It has been a long held understanding of the Child Welfare community that “kids in-care” will struggle academically. Some agencies and advocates quote numbers as high as 90% will fail to graduate from high school. The outcomes for adolescents who do not complete high school are bleak, but when you lack natural advocates or a consistent, mature, support network, the reality becomes even more tragic. So tragic, that many people will treat the issue like a horrifying car crash. You see it coming; you can’t take your eyes off of it because aspects seem morbidly fascinating, but then at that moment where the carnage and catastrophe are the greatest, you close your eyes or look away. And so it is with the lives of youth in substitute care; we are engrossed to a point, but when the horror gets too great, we cannot bear to look, let alone critically examine. These young people become the bastard step-children of society, hidden from view and rarely talked about.
It is also widely known and understood that children and youth who wind up in substitute care, wind up there because of significant traumatic events. Either a single, profoundly traumatic event, or a series of stressful experiences that are traumatic because of their consistency, breadth, and/or duration.
So how does traumatic stress impact school functioning? The short answer is, traumatic stress impacts school functioning negatively.
Children and youth who have experienced traumatic stress, regardless of their background, often will share a number of characteristics, that are born out of a drive to cope with their experiences and survive in a world that they do not trust, and has not been kind to them.
One-on-one with adults these students function quite well. They will likely enjoy and respond positively to supportive or innocuous conversations with adults. Adults in supportive roles, like school counselors or success coaches, will often describe these students as likable or even endearing. Some supportive adults will describe them as pleasant, charming or earnest. However, even in these smaller, calmer, more orderly environments these students will also be described as “jumpy”, have a hard time concentrating, and struggle with confrontation or attempt to hold them accountable.
In a variety of settings, in the classroom, with supportive adults, as well as in unstructured times such as in the lunchroom at lunchtime, these students will often be quiet and watchful, engaging in what most professionals call “hyervigilance”.

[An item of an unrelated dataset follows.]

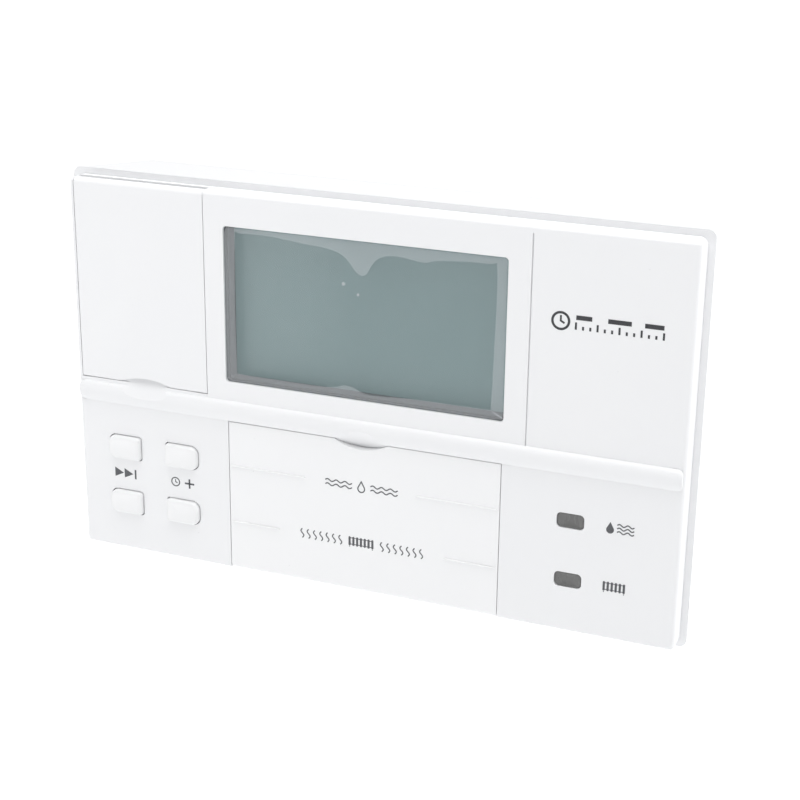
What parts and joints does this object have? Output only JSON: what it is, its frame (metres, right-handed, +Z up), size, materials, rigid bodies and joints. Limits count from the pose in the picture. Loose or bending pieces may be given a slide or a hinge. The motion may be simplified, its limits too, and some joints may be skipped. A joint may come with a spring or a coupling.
{
  "type": "programmable timer",
  "caption": "Wall-mounted heating and hot water programmer with display, hinged covers, push buttons and a plug-on wallplate.",
  "frame": {"origin": "middle of the back, on the wall", "axes": "+X to the right as seen from the front, +Y into the wall, +Z up"},
  "size_m": [0.145, 0.0312, 0.09],
  "materials": {
    "white_shell": "fine satin moulding texture",
    "white_button": "smooth satin",
    "clear_lens": "clear and polished",
    "clear_film": "thin clear film",
    "grey_holder": "matte",
    "lcd": "grey reflective liquid crystal",
    "elastomer": "matte",
    "smoked_window": "polished",
    "lamp_red": "polished",
    "board": "satin solder mask",
    "black_plastic": "matte",
    "steel": "plated",
    "brass": "plain",
    "relay_blue": "smooth",
    "capacitor_yellow": "smooth",
    "capacitor_sleeve": "shrunk sleeve",
    "varistor_blue": "dipped lacquer",
    "fuse_brown": "smooth",
    "wallplate_plastic": "matte"
  },
  "bodies": {
    "casing": {"front_cover": "white_shell", "rear_casing": "white_shell", "display_lens": "clear_lens", "protective_film": "clear_film", "lcd_frame": "grey_holder", "lcd_glass": "lcd", "zebra_strips": "elastomer", "indicator_windows": "smoked_window", "indicator_leds": "lamp_red", "front_board": "board", "front_switches": "black_plastic", "key_switches": "black_plastic", "mode_switch": "black_plastic", "selector_switches": "black_plastic", "processor": "black_plastic", "crystal": "steel", "board_link": "black_plastic", "main_board": "board", "relays": "relay_blue", "dropper_capacitor": "capacitor_yellow", "smoothing_capacitors": "capacitor_sleeve", "surge_varistor": "varistor_blue", "fuse_link": "fuse_brown", "backup_cell": "steel", "cell_clip": "steel", "plug_blades": "brass", "casing_screws": "steel", "wallplate": "wallplate_plastic", "terminal_block": "black_plastic", "terminal_clamps": "brass", "terminal_screws": "steel", "earth_terminal": "brass", "cable_clamp": "wallplate_plastic", "cable_clamp_screws": "steel", "lock_screws": "steel"},
    "door": {"programming_door": "white_shell"},
    "flap": {"selector_flap": "white_shell"},
    "button_water_advance": {"button_water_advance": "white_button"},
    "button_water_extend": {"button_water_extend": "white_button"},
    "button_heating_advance": {"button_heating_advance": "white_button"},
    "button_heating_extend": {"button_heating_extend": "white_button"},
    "key_up": {"key_up": "white_button"},
    "key_down": {"key_down": "white_button"},
    "key_next": {"key_next": "white_button"},
    "key_copy": {"key_copy": "white_button"},
    "mode_slider": {"mode_slider": "white_button"},
    "water_selector": {"water_selector": "white_button"},
    "heating_selector": {"heating_selector": "white_button"}
  },
  "joints": [
    {"name": "door_hinge", "type": "hinge", "parent": "casing", "child": "door", "pos_m": [-0.05375, -0.02875, 0.0423], "axis": [-1, 0, 0], "range_deg": [0, 110]},
    {"name": "flap_hinge", "type": "hinge", "parent": "casing", "child": "flap", "pos_m": [-0.0004, -0.0285, -0.04275], "axis": [1, 0, 0], "range_deg": [0, 110]},
    {"name": "button_water_advance_press", "type": "slide", "parent": "casing", "child": "button_water_advance", "axis": [0, 1, 0], "range_m": [0, 0.0005], "stiffness_N_per_m": 300, "springref_m": -0.001},
    {"name": "button_water_extend_press", "type": "slide", "parent": "casing", "child": "button_water_extend", "axis": [0, 1, 0], "range_m": [0, 0.0005], "stiffness_N_per_m": 300, "springref_m": -0.001},
    {"name": "button_heating_advance_press", "type": "slide", "parent": "casing", "child": "button_heating_advance", "axis": [0, 1, 0], "range_m": [0, 0.0005], "stiffness_N_per_m": 300, "springref_m": -0.001},
    {"name": "button_heating_extend_press", "type": "slide", "parent": "casing", "child": "button_heating_extend", "axis": [0, 1, 0], "range_m": [0, 0.0005], "stiffness_N_per_m": 300, "springref_m": -0.001},
    {"name": "key_up_press", "type": "slide", "parent": "casing", "child": "key_up", "axis": [0, 1, 0], "range_m": [0, 0.0005], "stiffness_N_per_m": 300, "springref_m": -0.001},
    {"name": "key_down_press", "type": "slide", "parent": "casing", "child": "key_down", "axis": [0, 1, 0], "range_m": [0, 0.0005], "stiffness_N_per_m": 300, "springref_m": -0.001},
    {"name": "key_next_press", "type": "slide", "parent": "casing", "child": "key_next", "axis": [0, 1, 0], "range_m": [0, 0.0005], "stiffness_N_per_m": 300, "springref_m": -0.001},
    {"name": "key_copy_press", "type": "slide", "parent": "casing", "child": "key_copy", "axis": [0, 1, 0], "range_m": [0, 0.0005], "stiffness_N_per_m": 300, "springref_m": -0.001},
    {"name": "mode_slider_slide", "type": "slide", "parent": "casing", "child": "mode_slider", "axis": [1, 0, 0], "range_m": [0, 0.008]},
    {"name": "water_selector_slide", "type": "slide", "parent": "casing", "child": "water_selector", "axis": [1, 0, 0], "range_m": [0, 0.012]},
    {"name": "heating_selector_slide", "type": "slide", "parent": "casing", "child": "heating_selector", "axis": [1, 0, 0], "range_m": [0, 0.012]}
  ]
}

While in the classroom these students can be well liked by their peers, sometimes even described as the class clown, they often will have no real close friends. They will quietly slip away after school and make no real attempt to connect with classmates in the evenings or over the weekend. At home they often spend a lot of time alone, in isolated locations like their bedrooms or basements, literally playing video games for hours on end. Many of these children will surround themselves with stuffed animals, partly in an attempt to create a layer of protection around them, but also providing a source of comfort and support. This layer of protection and support is often not accessible to kids and youth in substitute care, as they often have lost many of their belongings in their journey. Therefore, they will feel less insulated, protected, nurtured or comforted and this leads to the placing an overemphasis in importance on their remaining few possessions. Their behaviour may seem irrational or obsessive to outside observers, but in reality they are channeling that same intense energy and emotion into fewer items.
Students who have experienced traumatic stress will also likely struggle academically in school, become easily frustrated, and fail to hand in their homework. They will struggle to concentrate and often will be diagnosed as ADHD. However, children who have experienced traumatic stress generally will not respond well to medication. Additionally, they will struggle with authority and once again coping well with confrontation or discipline.
Students who struggle academically, AND struggle to make meaningful relationships with adults, AND to establish any real any relationships with their peers will often enter a negative perpetuating cycle with the school. For example the more they feel disconnected from the school and the people therein, the less engaged they are academically. The more they struggle academically, the less likely they are to establish or enjoy meaningful relationships. School itself becomes an everyday struggle and children and youth in substitute care lack natural advocates or supportive adults to guide them in their struggle.